| Exercise aim |
Reproduce the section of the listing that begins at the line containing "const receiver = new THREE.Group();" and finishes at the line containing "record = json.load(file)". Include both end lines and nothing beyond them.

| Records supplied |
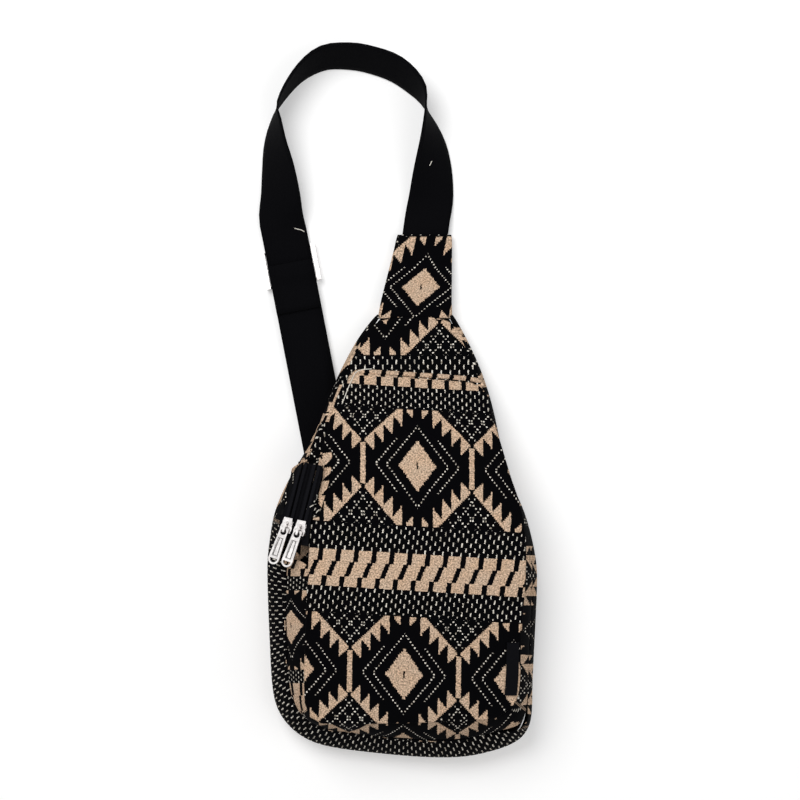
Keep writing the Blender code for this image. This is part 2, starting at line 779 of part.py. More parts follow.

* * *

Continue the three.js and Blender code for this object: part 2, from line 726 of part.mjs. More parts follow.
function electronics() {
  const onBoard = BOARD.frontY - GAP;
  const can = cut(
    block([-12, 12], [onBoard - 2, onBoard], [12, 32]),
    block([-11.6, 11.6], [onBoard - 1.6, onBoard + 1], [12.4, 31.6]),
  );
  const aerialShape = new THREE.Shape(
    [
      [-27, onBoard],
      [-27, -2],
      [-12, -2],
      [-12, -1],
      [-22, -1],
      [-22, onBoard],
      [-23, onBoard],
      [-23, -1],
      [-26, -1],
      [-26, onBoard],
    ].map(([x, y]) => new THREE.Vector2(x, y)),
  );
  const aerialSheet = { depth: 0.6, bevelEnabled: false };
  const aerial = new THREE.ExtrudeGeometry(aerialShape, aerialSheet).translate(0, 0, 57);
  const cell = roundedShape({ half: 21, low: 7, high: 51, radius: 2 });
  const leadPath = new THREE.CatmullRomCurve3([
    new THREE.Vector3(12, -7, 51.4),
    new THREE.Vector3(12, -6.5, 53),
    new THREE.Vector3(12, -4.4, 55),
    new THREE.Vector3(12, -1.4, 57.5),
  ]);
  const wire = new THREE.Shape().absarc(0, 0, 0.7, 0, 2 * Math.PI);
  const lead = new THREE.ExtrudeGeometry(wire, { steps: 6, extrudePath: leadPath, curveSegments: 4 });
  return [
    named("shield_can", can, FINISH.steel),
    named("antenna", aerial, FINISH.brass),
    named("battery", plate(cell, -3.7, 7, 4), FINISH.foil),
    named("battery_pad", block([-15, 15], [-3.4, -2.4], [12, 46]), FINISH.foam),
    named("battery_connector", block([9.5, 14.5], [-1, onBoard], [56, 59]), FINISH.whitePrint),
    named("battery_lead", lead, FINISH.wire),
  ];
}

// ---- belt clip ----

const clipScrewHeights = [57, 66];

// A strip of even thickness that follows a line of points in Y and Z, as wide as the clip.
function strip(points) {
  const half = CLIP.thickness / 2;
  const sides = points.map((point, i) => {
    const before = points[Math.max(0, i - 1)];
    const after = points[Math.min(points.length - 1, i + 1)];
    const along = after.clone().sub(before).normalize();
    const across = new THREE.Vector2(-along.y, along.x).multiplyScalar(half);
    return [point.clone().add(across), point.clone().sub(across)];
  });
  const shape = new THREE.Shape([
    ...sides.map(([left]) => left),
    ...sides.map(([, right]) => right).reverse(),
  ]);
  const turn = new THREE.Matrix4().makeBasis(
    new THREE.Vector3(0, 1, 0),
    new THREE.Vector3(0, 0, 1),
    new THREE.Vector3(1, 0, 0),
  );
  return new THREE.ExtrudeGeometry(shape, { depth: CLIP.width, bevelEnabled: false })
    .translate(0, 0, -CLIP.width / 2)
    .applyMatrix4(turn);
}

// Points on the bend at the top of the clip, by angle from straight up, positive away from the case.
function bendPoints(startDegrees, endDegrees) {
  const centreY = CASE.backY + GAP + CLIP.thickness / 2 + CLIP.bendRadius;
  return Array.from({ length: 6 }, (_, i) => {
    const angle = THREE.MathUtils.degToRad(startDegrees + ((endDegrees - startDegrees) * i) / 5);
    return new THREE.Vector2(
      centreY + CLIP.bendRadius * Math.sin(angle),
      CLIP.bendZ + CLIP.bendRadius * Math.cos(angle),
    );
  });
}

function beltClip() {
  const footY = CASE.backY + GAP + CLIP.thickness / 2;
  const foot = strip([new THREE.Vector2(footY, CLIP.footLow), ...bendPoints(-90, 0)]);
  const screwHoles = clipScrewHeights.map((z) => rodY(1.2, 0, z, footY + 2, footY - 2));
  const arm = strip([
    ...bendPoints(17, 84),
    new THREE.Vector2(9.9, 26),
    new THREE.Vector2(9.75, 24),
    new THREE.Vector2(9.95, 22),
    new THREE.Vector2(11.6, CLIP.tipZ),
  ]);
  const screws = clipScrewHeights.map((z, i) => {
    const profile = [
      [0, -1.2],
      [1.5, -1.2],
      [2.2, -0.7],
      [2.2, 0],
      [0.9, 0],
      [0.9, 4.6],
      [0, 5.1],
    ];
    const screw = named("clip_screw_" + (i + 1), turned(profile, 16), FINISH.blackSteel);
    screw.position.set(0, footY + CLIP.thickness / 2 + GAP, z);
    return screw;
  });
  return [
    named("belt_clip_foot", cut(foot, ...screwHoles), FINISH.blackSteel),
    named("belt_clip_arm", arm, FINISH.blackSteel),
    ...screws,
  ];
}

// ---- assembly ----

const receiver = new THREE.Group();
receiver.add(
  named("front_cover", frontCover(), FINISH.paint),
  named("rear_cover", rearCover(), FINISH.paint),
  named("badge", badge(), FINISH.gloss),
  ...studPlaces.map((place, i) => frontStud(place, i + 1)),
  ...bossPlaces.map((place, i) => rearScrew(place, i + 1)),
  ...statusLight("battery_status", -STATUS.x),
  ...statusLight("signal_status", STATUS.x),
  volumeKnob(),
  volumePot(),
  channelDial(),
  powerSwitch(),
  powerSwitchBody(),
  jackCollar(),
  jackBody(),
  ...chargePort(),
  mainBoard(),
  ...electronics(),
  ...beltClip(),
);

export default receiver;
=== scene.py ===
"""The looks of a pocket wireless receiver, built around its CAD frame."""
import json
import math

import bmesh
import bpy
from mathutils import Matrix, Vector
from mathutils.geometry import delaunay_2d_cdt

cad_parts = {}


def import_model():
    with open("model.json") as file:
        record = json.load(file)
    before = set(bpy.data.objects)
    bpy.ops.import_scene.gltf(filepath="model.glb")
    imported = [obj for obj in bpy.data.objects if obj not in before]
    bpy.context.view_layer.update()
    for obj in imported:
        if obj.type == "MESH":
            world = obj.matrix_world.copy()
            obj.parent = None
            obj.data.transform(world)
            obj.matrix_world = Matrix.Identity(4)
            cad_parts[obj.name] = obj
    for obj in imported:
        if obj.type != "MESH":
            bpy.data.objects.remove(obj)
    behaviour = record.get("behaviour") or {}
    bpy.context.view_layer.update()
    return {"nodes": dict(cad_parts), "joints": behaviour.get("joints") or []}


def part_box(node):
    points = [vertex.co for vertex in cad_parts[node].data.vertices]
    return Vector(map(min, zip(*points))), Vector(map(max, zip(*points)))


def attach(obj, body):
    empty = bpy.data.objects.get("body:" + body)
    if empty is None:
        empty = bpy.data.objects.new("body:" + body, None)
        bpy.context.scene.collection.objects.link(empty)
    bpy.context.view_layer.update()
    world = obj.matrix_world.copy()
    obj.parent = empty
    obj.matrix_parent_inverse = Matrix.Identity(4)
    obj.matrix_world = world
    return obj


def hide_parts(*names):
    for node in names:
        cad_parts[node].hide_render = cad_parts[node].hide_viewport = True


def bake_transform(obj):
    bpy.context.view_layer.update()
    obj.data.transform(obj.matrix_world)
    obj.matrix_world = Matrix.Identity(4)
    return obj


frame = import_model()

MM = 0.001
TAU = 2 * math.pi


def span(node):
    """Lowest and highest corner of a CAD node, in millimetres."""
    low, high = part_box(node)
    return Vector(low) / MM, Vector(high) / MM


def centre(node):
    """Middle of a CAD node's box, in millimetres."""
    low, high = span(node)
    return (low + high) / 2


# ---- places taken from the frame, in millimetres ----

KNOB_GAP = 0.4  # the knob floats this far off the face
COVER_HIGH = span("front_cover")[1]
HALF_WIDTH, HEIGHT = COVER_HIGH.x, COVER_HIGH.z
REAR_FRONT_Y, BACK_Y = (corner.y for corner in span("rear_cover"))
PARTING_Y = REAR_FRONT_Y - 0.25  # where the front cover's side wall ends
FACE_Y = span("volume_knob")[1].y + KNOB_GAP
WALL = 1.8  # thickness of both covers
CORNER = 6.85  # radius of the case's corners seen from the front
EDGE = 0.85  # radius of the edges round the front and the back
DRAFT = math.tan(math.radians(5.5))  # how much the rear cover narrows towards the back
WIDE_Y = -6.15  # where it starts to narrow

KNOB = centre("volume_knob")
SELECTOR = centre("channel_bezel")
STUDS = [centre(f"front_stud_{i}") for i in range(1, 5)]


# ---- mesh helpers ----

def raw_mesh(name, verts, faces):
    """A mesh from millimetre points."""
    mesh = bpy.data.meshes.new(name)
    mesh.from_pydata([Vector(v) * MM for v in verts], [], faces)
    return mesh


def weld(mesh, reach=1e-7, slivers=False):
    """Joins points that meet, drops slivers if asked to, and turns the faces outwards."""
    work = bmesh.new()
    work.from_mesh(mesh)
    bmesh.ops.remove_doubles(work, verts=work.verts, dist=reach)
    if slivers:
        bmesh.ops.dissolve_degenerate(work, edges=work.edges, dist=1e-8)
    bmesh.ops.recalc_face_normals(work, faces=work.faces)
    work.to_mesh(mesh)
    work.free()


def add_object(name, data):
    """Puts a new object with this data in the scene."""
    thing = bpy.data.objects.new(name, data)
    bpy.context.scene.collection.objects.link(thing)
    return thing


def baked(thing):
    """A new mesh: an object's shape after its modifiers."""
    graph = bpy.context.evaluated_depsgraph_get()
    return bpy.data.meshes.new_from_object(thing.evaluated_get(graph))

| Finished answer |
const receiver = new THREE.Group();
receiver.add(
  named("front_cover", frontCover(), FINISH.paint),
  named("rear_cover", rearCover(), FINISH.paint),
  named("badge", badge(), FINISH.gloss),
  ...studPlaces.map((place, i) => frontStud(place, i + 1)),
  ...bossPlaces.map((place, i) => rearScrew(place, i + 1)),
  ...statusLight("battery_status", -STATUS.x),
  ...statusLight("signal_status", STATUS.x),
  volumeKnob(),
  volumePot(),
  channelDial(),
  powerSwitch(),
  powerSwitchBody(),
  jackCollar(),
  jackBody(),
  ...chargePort(),
  mainBoard(),
  ...electronics(),
  ...beltClip(),
);

export default receiver;
=== scene.py ===
"""The looks of a pocket wireless receiver, built around its CAD frame."""
import json
import math

import bmesh
import bpy
from mathutils import Matrix, Vector
from mathutils.geometry import delaunay_2d_cdt

cad_parts = {}


def import_model():
    with open("model.json") as file:
        record = json.load(file)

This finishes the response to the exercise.